Column: The sky isn’t falling on Obamacare, at least not yet
You may be shocked, shocked, to learn that both parties have been playing politics in the context of the Supreme Court confirmation hearings for Amy Coney Barrett.
The Republicans have tried to offer feeble rationales for why their rushing the confirmation through can be squared with hanging Merrick Garland out to dry in 2016 for some 400 days. It can’t — the move is unprincipled, bare-knuckled politics.
The Democrats have opted for a political strategy of connecting Barrett’s ascent with the court’s opportunity to invalidate Obamacare when it hears a case called Texas vs. California on Nov. 10, a week after the election. The questioning from Democrats has continually leaned on that message, with the help of a series of dramatic stories of citizens whose lives will be devastated if the Affordable Care Act, aka Obamacare, is struck down.
The approach won’t derail Barrett’s certain, albeit razor-thin confirmation, although it may help turn out frightened pro-Obamacare and pro-Biden voters in the coming election.
But the Democrats are overplaying their hand. Even with Barrett newly installed and locking in the court’s rock-ribbed conservative majority, the sky in all likelihood is not going to fall on the ACA in the Supreme Court this term.
That is by no means because the court’s most conservative wing has accommodated itself to Obamacare. The law survived two previous trips to the Supreme Court only because Chief Justice John Roberts, to the great chagrin of the GOP, joined with Justice Ruth Bader Ginsburg and the other liberals to preserve it. They did so on the grounds that the ACA mandate requiring everyone to be insured wasn’t unconstitutional but was instead a tax that was within Congress’ power to levy. In 2017, Congress made the cost of that “tax” $0, effectively nullifying the insurance requirement.

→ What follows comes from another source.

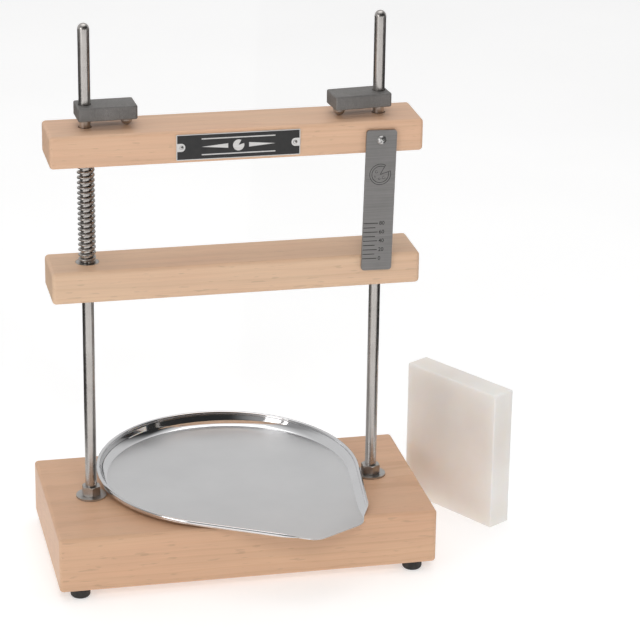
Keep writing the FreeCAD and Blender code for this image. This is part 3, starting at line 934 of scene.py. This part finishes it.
base_wood = maple(
    "maple_base", (0.73, 0.455, 0.29), (0.55, 0.30, 0.16), (0.0, 0.03, 0.16), (3.1, 0.4, 1.7)
)
lower_wood = maple(
    "maple_lower", (0.77, 0.53, 0.36), (0.60, 0.36, 0.21), (0.0, -0.07, -0.12), (7.7, 2.2, 0.3)
)
upper_wood = maple(
    "maple_upper", (0.765, 0.49, 0.325), (0.58, 0.33, 0.19), (0.0, 0.05, -0.27), (1.3, 5.1, 2.6)
)
repaint(base_wood, ["base_board"])
repaint(lower_wood, ["lower_crossbar"])
repaint(upper_wood, ["upper_crossbar"])

rod_steel = brushed(
    "stainless", (0.40, 0.375, 0.355), (0.60, 0.575, 0.55), (1400.0, 1400.0, 8.0), 0.27
)
coil_steel = brushed(
    "spring_steel", (0.33, 0.315, 0.30), (0.56, 0.54, 0.52), (500.0, 500.0, 500.0), 0.30
)
fastener_steel = brushed(
    "zinc_hardware", (0.36, 0.345, 0.33), (0.58, 0.56, 0.54), (240.0, 900.0, 240.0), 0.36
)
gauge_steel = brushed(
    "gauge_steel", (0.20, 0.195, 0.19), (0.31, 0.30, 0.295), (12.0, 12.0, 1500.0), 0.42, tone=0.35
)
plate_silver = brushed(
    "plate_silver", (0.52, 0.51, 0.50), (0.74, 0.73, 0.72), (30.0, 30.0, 1500.0), 0.32
)
repaint(fastener_steel, [
    "base_washers", "base_nuts", "underside_washers", "underside_nuts", "foot_screws",
    "lower_spring_washers", "upper_spring_washers", "gauge_spacer",
    "clamp_screw_left", "clamp_screw_right",
])
repaint(plate_silver, ["nameplate", "nameplate_pins", "gauge_screw"])
repaint(gauge_steel, ["gauge_plate"])
repaint(cast_iron(), ["clamp_block_left", "clamp_block_right"])
repaint(rubber(), ["foot_front_left", "foot_front_right", "foot_back_left", "foot_back_right"])
repaint(white_plastic(), ["press_block"])

for side in ("left", "right"):
    make_rod(side, rod_steel)
    make_spring(side, coil_steel)
wall_steel = polished("tray_wall", 0.06, (0.80, 0.80, 0.81), 30.0)
floor_steel = polished("tray_floor", 0.42, (0.78, 0.78, 0.785), 18.0)
make_tray(wall_steel, floor_steel)
make_nameplate(enamel(), plate_silver)
make_gauge_marks(etched())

Democratic senators use the final day of hearings to press their case for why Judge Amy Coney Barrett is dangerous to Americans’ healthcare and personal rights.
Meanwhile, Barrett, in a 2017 law review article, trashed Roberts’ “it’s a tax” reasoning as having “pushed the Affordable Care Act beyond its plausible meaning to save the statute.” As that indicates, the Democrats aren’t wrong about her probable desire to overturn the healthcare law on its merits, but that isn’t exactly what is at issue in the Nov. 10 case.
Instead, Texas vs. California turns on the fairly arcane legal doctrine of severability. That doctrine comes into play when a court strikes down one provision of a statute and then must determine whether, without that provision, Congress would have passed the law in the first place. If the answer is yes, the errant provision is “severable.” If the answer is no, the whole law falls along with the one problematic provision.
In the ACA challenge before the court in November, 20 states, led by Texas and joined by the Trump administration, are arguing, first, that because Congress zeroed out the financial penalty for not having insurance, the mandate can no longer be considered a tax, a la Roberts, and it is therefore unconstitutional. What’s more, according to the law’s challengers, the provision is not severable, and Obamacare should be entirely invalidated.
The latter is an especially cuckoo argument. Congress purposefully neutered the financial penalty/tax/mandate in 2017 but left the rest of Obamacare standing. If it had thought the one depended on the other, it wouldn’t have done that.
In addition, the court has made clear that it will find for severability, unless there is strong evidence of Congress’ contrary intent. As Roberts has written, the doctrine is meant to be “a scalpel rather than a bulldozer.” Samuel Alito has said similar things in recent decisions, and so has Brett Kavanaugh, in a robocall case in July: The court should “salvage rather than destroy [a law] passed by Congress and signed by the president.”
All of this adds up to protection for the ACA. No matter what position a Justice Barrett might take on Texas vs. California, Roberts, Alito and Kavanaugh combined with Justices Stephen Breyer, Elena Kagan and Sonia Sotomayor would be enough to overcome the challengers’ severability argument and preserve the bulk of Obamacare, including the provision on preexisting conditions that so many Americans are concerned about losing.
By the way, in her testimony on Wednesday, Barrett seemed to indicate that she too would agree: “The presumption,” she said, “is always in favor of severability.”
The Democrats’ politicking about Barrett and the ACA overstates the immediate risk she poses to Obamacare, but they are not being unduly alarmist in trying to make it clear that, despite the integrity, earnestness and quality of mind Barrett has shown during the hearings, the court and the country are at an if-fire-break-glass moment.
The healthcare law will probably survive in the short term, but the conservative majority fortified with Barrett need not rush. It will have decades to work, and not just against the ACA (on grounds other than those presented by Texas vs. California), but also Roe vs. Wade, gun control, and the current legal landscape. She is a conservative force multiplier for the court’s hard right future.